**** Provided material ****
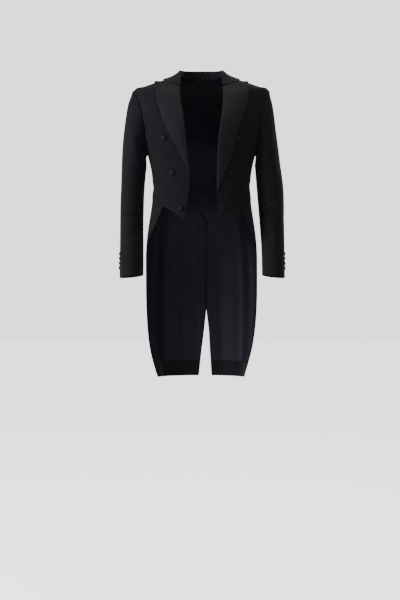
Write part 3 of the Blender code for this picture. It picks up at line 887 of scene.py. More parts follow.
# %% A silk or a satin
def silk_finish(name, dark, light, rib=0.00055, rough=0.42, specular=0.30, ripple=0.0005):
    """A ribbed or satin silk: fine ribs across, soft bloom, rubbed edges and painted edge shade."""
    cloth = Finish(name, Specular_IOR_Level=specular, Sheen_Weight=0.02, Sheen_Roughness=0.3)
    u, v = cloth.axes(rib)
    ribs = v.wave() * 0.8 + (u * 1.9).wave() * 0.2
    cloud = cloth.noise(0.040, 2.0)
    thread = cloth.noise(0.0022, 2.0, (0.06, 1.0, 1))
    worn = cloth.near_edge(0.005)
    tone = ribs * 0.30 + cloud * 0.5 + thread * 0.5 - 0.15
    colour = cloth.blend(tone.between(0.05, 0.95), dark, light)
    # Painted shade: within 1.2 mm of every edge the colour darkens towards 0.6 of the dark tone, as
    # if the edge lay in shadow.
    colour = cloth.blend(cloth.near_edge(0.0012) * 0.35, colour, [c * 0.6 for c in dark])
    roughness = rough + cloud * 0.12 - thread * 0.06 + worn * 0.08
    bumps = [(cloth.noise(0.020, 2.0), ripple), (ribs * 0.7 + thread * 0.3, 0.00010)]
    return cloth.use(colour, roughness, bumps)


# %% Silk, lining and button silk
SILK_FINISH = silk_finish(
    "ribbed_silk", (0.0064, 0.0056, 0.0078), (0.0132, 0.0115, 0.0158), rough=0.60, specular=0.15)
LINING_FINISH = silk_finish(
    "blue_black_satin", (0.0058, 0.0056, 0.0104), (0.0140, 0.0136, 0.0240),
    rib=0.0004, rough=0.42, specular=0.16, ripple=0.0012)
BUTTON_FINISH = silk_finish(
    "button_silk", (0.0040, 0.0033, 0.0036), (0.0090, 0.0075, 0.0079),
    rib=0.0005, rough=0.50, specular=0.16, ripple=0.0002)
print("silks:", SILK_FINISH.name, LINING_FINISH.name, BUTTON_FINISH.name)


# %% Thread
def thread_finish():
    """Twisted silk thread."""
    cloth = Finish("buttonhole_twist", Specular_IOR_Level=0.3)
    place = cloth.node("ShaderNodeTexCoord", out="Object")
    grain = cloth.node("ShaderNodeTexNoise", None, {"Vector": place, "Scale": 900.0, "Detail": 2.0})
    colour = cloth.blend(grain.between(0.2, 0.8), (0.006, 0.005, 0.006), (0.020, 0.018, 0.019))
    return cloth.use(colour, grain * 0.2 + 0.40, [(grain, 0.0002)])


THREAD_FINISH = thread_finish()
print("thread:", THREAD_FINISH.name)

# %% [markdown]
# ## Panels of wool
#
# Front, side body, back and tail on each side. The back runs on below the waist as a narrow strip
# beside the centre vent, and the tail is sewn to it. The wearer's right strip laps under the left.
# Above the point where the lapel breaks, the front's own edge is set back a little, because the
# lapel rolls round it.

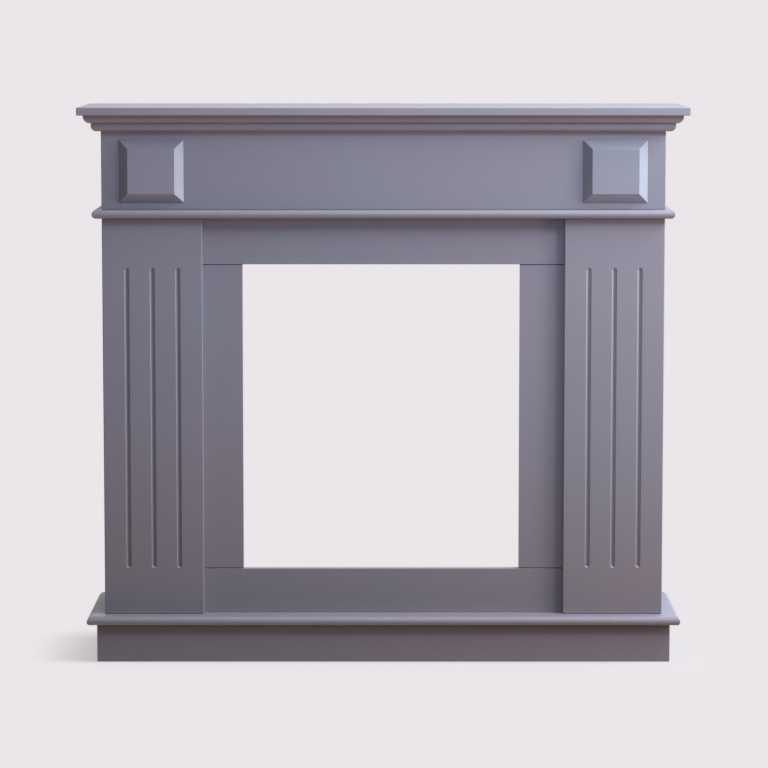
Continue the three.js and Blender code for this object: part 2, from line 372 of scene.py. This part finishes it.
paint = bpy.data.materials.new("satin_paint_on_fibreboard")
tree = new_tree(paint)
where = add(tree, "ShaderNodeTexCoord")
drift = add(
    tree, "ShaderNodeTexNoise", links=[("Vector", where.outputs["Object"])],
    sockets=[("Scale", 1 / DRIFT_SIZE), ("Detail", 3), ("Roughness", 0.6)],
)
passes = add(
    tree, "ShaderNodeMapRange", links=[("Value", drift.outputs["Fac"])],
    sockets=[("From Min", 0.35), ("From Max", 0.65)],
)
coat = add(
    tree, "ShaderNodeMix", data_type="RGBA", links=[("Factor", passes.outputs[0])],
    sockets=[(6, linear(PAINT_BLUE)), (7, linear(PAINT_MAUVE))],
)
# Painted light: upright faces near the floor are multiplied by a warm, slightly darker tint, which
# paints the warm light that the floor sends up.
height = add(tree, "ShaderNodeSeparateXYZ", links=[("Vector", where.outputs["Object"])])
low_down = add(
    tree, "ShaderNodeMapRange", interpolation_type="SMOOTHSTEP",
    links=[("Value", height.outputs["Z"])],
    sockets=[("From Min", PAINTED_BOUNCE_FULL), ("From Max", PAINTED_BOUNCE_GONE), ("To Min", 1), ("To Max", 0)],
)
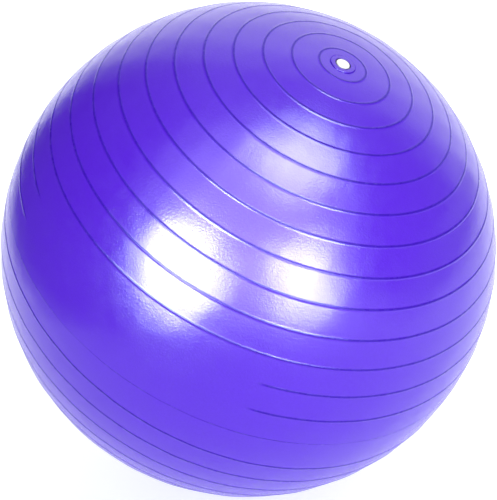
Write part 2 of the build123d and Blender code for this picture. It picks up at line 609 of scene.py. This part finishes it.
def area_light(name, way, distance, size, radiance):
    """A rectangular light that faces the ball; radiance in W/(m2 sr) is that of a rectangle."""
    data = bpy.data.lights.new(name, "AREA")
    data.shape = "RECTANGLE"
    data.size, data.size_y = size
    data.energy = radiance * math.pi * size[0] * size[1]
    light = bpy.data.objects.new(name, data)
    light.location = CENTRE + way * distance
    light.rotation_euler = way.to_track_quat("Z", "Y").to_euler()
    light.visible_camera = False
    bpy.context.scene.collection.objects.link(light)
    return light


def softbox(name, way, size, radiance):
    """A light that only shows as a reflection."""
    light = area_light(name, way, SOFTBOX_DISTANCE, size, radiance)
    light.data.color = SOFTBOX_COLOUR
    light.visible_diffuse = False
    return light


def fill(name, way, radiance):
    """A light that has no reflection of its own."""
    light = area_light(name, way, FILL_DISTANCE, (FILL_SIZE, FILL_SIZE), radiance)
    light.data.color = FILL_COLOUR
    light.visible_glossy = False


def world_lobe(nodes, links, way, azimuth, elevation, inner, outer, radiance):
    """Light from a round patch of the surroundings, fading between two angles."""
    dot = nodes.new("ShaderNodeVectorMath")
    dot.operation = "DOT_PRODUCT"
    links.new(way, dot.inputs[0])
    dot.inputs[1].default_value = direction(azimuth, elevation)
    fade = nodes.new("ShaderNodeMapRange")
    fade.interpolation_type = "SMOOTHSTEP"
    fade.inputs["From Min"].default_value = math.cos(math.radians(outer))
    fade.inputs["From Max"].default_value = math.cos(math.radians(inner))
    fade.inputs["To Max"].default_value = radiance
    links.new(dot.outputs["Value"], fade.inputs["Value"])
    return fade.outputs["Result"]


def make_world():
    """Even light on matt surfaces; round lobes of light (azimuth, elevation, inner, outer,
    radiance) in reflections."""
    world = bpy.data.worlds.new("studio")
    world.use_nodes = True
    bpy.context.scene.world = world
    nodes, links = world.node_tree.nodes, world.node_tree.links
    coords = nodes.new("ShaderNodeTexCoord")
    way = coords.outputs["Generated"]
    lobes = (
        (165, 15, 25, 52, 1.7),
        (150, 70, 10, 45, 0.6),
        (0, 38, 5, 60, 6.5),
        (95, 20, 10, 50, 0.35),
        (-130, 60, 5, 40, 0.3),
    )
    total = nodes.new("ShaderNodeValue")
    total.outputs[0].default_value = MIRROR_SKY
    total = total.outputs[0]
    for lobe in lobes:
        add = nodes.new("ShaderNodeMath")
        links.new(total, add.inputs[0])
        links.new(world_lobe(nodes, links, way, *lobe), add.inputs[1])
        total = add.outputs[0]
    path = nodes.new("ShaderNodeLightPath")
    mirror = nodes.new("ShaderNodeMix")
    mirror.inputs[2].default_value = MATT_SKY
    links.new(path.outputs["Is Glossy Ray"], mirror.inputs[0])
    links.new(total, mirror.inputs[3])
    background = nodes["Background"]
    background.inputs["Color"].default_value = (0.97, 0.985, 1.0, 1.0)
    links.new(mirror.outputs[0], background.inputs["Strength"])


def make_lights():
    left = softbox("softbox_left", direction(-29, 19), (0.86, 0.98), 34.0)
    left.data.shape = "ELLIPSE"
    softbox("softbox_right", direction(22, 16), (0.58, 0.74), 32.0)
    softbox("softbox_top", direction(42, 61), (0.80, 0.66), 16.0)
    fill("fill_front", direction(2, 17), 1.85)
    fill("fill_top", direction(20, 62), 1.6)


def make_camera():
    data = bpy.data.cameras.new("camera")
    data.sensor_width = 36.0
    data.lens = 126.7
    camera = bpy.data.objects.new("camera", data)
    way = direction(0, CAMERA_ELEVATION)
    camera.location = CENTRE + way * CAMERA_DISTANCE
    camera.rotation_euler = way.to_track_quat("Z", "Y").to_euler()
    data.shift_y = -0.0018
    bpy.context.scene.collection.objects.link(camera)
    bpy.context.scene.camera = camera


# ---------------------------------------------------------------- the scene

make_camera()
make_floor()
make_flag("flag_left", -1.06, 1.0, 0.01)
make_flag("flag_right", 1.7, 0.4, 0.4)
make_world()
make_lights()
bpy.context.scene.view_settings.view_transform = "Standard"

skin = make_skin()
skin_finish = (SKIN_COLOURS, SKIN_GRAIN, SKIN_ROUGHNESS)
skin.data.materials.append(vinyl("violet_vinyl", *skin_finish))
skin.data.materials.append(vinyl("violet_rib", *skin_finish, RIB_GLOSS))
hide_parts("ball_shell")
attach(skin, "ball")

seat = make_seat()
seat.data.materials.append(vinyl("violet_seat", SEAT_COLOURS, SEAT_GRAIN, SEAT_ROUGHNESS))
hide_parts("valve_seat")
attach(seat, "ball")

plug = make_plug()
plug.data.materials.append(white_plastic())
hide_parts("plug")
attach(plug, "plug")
****
> [What you are asked to do] Show the lines that mention the word "Blender".

> [Written answer]
Write part 3 of the Blender code for this picture. It picks up at line 887 of scene.py. More parts follow.
Continue the three.js and Blender code for this object: part 2, from line 372 of scene.py. This part finishes it.
Write part 2 of the build123d and Blender code for this picture. It picks up at line 609 of scene.py. This part finishes it.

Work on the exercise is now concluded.